DATA LISTING:
START

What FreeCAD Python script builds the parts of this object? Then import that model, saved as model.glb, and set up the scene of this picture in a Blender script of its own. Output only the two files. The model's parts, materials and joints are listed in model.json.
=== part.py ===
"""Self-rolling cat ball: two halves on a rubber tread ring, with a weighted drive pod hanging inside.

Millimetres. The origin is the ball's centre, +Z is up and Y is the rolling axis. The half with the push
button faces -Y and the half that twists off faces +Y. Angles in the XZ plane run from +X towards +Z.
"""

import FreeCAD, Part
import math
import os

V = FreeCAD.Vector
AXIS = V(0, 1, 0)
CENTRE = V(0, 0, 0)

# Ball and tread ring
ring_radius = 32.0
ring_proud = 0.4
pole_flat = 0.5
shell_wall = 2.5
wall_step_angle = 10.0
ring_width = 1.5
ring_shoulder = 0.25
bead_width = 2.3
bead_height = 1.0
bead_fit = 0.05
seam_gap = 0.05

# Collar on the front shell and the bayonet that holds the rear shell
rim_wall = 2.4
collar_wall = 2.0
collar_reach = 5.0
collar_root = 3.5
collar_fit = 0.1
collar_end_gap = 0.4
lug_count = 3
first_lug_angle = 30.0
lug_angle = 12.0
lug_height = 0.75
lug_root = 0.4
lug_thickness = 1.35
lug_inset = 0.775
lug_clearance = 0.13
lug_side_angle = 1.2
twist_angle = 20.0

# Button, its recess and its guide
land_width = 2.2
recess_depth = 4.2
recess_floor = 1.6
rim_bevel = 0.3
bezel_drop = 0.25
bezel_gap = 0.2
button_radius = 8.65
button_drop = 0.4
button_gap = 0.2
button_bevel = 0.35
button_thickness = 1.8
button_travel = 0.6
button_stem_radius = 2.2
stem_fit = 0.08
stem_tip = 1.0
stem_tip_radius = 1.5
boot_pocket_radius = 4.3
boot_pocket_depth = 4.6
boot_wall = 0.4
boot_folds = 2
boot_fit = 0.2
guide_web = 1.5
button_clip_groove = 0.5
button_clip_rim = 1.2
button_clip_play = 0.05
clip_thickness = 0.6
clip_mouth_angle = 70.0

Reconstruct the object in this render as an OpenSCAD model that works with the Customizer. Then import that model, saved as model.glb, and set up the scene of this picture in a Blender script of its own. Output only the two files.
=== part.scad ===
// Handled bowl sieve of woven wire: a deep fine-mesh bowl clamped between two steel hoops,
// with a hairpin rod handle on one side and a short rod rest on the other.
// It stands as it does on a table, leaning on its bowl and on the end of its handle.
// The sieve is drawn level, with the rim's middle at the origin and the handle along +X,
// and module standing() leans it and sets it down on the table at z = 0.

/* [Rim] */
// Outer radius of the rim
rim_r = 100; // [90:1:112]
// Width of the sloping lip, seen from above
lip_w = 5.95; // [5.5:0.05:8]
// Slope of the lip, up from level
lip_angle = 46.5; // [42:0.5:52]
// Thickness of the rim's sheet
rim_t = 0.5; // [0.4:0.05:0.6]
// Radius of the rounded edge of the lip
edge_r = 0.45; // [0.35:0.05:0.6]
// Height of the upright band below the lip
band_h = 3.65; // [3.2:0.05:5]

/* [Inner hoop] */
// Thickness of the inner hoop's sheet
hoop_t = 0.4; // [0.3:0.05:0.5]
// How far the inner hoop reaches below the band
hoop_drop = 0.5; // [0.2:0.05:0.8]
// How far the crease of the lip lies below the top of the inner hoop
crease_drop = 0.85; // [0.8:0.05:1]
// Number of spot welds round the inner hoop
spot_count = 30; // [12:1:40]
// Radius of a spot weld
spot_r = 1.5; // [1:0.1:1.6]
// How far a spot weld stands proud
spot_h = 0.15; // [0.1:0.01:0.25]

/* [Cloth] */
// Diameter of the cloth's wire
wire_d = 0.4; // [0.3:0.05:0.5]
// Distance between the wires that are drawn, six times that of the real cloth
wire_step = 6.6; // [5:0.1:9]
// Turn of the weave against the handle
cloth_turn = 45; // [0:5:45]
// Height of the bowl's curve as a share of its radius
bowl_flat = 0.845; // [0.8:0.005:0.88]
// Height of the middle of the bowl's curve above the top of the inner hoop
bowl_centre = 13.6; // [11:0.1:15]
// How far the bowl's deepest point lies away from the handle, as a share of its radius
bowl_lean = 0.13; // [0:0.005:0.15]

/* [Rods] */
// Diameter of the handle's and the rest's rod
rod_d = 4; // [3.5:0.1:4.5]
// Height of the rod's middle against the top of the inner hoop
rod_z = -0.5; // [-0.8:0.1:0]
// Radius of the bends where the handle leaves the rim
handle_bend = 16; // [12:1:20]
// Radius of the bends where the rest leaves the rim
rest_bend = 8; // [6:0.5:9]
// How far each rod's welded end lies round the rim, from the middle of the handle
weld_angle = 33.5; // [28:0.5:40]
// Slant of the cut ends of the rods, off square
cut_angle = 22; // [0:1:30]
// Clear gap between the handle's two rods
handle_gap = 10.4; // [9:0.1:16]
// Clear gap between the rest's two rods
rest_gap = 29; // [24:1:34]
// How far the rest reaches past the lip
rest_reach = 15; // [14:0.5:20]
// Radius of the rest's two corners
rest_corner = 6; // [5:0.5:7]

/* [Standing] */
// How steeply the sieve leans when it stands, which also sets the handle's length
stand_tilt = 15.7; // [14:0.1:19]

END
START

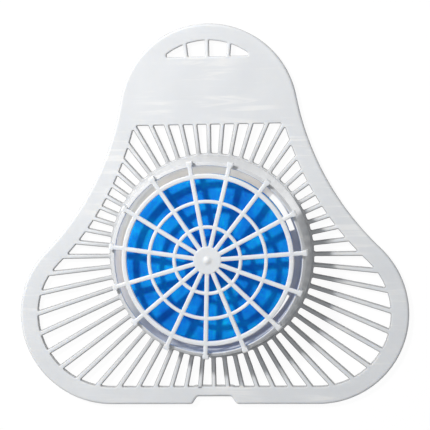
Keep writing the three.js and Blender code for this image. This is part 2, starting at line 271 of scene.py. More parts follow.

END
START

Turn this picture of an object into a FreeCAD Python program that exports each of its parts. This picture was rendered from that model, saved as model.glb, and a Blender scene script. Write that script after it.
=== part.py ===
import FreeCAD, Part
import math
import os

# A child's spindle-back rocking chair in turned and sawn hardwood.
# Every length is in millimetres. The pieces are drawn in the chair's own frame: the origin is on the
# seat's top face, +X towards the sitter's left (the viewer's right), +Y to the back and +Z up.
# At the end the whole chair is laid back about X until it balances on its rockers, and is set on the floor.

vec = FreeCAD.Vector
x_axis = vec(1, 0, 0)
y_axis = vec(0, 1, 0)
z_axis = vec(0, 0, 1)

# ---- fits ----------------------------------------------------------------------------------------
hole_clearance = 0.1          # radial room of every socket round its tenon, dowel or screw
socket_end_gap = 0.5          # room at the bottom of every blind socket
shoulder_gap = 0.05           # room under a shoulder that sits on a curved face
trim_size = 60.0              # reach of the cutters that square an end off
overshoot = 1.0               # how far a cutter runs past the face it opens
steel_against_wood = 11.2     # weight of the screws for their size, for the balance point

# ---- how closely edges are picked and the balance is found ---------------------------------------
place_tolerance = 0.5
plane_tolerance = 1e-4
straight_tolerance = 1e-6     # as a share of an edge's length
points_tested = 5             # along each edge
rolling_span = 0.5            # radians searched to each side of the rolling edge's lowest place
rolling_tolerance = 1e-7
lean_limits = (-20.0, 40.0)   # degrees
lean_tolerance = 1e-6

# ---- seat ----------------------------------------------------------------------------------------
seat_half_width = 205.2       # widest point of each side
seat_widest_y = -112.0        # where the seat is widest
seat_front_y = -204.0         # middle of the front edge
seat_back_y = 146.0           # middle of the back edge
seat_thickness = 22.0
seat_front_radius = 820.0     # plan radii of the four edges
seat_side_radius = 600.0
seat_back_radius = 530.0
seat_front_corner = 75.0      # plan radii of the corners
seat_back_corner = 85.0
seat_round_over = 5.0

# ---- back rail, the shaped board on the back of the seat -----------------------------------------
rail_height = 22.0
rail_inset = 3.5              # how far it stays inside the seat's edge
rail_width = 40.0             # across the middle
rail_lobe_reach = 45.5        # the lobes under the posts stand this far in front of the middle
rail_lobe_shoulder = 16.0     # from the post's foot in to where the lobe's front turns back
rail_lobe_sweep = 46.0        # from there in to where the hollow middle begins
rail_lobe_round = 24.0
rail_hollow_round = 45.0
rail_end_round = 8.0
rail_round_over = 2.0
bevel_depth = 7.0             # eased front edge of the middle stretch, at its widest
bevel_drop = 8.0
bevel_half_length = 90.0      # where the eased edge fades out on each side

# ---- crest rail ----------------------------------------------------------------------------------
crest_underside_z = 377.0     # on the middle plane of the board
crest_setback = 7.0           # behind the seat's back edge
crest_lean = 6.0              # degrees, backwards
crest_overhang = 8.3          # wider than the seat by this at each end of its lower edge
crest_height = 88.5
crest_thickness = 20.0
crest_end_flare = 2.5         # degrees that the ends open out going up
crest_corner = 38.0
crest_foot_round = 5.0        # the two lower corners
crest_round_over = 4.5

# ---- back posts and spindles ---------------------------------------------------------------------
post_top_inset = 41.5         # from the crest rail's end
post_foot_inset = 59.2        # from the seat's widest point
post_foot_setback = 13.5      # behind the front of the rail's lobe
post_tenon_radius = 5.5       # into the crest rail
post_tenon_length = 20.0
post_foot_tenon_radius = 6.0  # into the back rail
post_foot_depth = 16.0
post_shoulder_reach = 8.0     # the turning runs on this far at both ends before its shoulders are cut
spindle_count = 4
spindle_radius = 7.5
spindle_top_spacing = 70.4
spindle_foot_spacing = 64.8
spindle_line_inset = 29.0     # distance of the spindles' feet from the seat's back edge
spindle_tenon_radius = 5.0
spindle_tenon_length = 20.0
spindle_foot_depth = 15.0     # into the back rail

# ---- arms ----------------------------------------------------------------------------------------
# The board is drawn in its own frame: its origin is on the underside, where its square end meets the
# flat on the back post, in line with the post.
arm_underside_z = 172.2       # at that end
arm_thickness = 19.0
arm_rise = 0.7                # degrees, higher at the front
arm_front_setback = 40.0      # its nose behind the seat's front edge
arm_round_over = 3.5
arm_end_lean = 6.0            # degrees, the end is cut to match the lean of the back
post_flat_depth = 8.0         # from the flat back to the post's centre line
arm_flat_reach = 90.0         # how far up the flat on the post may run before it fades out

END

REQUIREMENT: Output exactly the lines running from the line containing "What FreeCAD Python" through the line containing "Reconstruct the object", and only those lines.

FINAL RESULT:
What FreeCAD Python script builds the parts of this object? Then import that model, saved as model.glb, and set up the scene of this picture in a Blender script of its own. Output only the two files. The model's parts, materials and joints are listed in model.json.
=== part.py ===
"""Self-rolling cat ball: two halves on a rubber tread ring, with a weighted drive pod hanging inside.

Millimetres. The origin is the ball's centre, +Z is up and Y is the rolling axis. The half with the push
button faces -Y and the half that twists off faces +Y. Angles in the XZ plane run from +X towards +Z.
"""

import FreeCAD, Part
import math
import os

V = FreeCAD.Vector
AXIS = V(0, 1, 0)
CENTRE = V(0, 0, 0)

# Ball and tread ring
ring_radius = 32.0
ring_proud = 0.4
pole_flat = 0.5
shell_wall = 2.5
wall_step_angle = 10.0
ring_width = 1.5
ring_shoulder = 0.25
bead_width = 2.3
bead_height = 1.0
bead_fit = 0.05
seam_gap = 0.05

# Collar on the front shell and the bayonet that holds the rear shell
rim_wall = 2.4
collar_wall = 2.0
collar_reach = 5.0
collar_root = 3.5
collar_fit = 0.1
collar_end_gap = 0.4
lug_count = 3
first_lug_angle = 30.0
lug_angle = 12.0
lug_height = 0.75
lug_root = 0.4
lug_thickness = 1.35
lug_inset = 0.775
lug_clearance = 0.13
lug_side_angle = 1.2
twist_angle = 20.0

# Button, its recess and its guide
land_width = 2.2
recess_depth = 4.2
recess_floor = 1.6
rim_bevel = 0.3
bezel_drop = 0.25
bezel_gap = 0.2
button_radius = 8.65
button_drop = 0.4
button_gap = 0.2
button_bevel = 0.35
button_thickness = 1.8
button_travel = 0.6
button_stem_radius = 2.2
stem_fit = 0.08
stem_tip = 1.0
stem_tip_radius = 1.5
boot_pocket_radius = 4.3
boot_pocket_depth = 4.6
boot_wall = 0.4
boot_folds = 2
boot_fit = 0.2
guide_web = 1.5
button_clip_groove = 0.5
button_clip_rim = 1.2
button_clip_play = 0.05
clip_thickness = 0.6
clip_mouth_angle = 70.0

Reconstruct the object in this render as an OpenSCAD model that works with the Customizer. Then import that model, saved as model.glb, and set up the scene of this picture in a Blender script of its own. Output only the two files.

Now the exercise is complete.